**YOUR TASK**:
Filter the data below for the string "part" and copy each matching line.

**SOURCE MATERIAL**:
.....
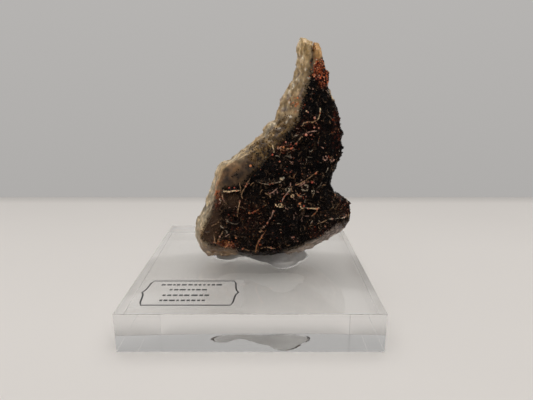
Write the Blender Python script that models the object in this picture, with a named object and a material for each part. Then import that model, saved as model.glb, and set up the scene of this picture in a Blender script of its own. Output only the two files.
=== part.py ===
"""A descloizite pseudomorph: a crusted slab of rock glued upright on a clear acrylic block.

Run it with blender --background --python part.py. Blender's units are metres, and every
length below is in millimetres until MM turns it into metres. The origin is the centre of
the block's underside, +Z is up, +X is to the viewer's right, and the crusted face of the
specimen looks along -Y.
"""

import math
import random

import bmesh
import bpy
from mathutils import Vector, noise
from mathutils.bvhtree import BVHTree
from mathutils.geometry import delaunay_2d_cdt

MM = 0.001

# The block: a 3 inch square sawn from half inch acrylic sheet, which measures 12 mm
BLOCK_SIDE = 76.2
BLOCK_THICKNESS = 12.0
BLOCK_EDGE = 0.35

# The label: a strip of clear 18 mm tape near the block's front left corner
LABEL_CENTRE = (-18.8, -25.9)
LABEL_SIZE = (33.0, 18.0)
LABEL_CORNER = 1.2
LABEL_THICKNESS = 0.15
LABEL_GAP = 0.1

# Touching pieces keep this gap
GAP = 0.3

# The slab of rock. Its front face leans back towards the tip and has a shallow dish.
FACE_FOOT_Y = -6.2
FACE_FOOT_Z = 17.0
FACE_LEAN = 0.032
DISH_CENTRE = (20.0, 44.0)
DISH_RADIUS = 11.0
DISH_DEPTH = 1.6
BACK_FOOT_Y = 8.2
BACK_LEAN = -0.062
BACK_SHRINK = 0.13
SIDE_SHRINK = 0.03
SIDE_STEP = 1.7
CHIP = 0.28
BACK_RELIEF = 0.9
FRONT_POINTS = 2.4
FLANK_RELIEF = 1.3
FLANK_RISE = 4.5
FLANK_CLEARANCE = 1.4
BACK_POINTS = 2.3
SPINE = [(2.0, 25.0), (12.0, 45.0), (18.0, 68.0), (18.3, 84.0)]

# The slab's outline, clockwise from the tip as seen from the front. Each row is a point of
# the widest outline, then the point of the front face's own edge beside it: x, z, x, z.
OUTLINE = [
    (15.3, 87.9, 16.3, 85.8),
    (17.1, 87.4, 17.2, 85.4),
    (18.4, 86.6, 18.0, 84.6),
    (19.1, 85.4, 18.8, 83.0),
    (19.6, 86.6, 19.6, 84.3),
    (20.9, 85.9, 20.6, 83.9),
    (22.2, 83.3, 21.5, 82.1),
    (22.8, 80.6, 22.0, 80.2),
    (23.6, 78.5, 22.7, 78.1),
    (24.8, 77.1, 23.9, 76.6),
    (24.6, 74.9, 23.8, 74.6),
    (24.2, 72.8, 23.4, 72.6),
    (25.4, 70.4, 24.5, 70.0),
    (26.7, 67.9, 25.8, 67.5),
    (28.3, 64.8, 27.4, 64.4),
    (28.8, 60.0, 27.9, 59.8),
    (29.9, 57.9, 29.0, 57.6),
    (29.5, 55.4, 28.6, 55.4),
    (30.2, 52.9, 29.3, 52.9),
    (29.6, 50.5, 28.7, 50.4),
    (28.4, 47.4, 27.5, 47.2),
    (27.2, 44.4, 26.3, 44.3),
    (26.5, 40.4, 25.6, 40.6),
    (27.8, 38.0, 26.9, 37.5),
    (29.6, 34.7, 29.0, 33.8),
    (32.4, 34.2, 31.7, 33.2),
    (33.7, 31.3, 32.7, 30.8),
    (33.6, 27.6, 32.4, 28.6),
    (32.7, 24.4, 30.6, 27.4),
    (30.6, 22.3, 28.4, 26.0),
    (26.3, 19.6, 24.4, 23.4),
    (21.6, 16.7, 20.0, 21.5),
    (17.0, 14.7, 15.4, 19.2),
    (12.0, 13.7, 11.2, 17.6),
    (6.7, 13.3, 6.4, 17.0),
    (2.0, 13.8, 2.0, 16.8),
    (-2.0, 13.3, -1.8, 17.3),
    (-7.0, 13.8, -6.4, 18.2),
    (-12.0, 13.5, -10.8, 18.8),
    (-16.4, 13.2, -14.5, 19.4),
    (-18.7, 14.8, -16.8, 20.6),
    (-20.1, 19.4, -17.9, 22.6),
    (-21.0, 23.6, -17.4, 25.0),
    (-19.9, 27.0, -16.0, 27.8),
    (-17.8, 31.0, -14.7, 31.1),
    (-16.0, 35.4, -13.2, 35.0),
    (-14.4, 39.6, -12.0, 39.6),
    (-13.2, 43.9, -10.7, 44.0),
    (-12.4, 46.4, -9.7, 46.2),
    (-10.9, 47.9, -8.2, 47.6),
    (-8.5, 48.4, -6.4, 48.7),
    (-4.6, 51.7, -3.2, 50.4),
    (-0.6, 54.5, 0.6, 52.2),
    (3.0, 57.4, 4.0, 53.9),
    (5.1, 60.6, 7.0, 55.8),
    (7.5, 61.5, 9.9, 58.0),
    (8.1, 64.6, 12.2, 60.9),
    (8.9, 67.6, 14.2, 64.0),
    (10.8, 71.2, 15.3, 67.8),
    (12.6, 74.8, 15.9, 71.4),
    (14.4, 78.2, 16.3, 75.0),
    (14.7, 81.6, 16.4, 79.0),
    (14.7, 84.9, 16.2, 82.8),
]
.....
**FULL RESPONSE**:
Write the Blender Python script that models the object in this picture, with a named object and a material for each part. Then import that model, saved as model.glb, and set up the scene of this picture in a Blender script of its own. Output only the two files.
=== part.py ===
Run it with blender --background --python part.py. Blender's units are metres, and every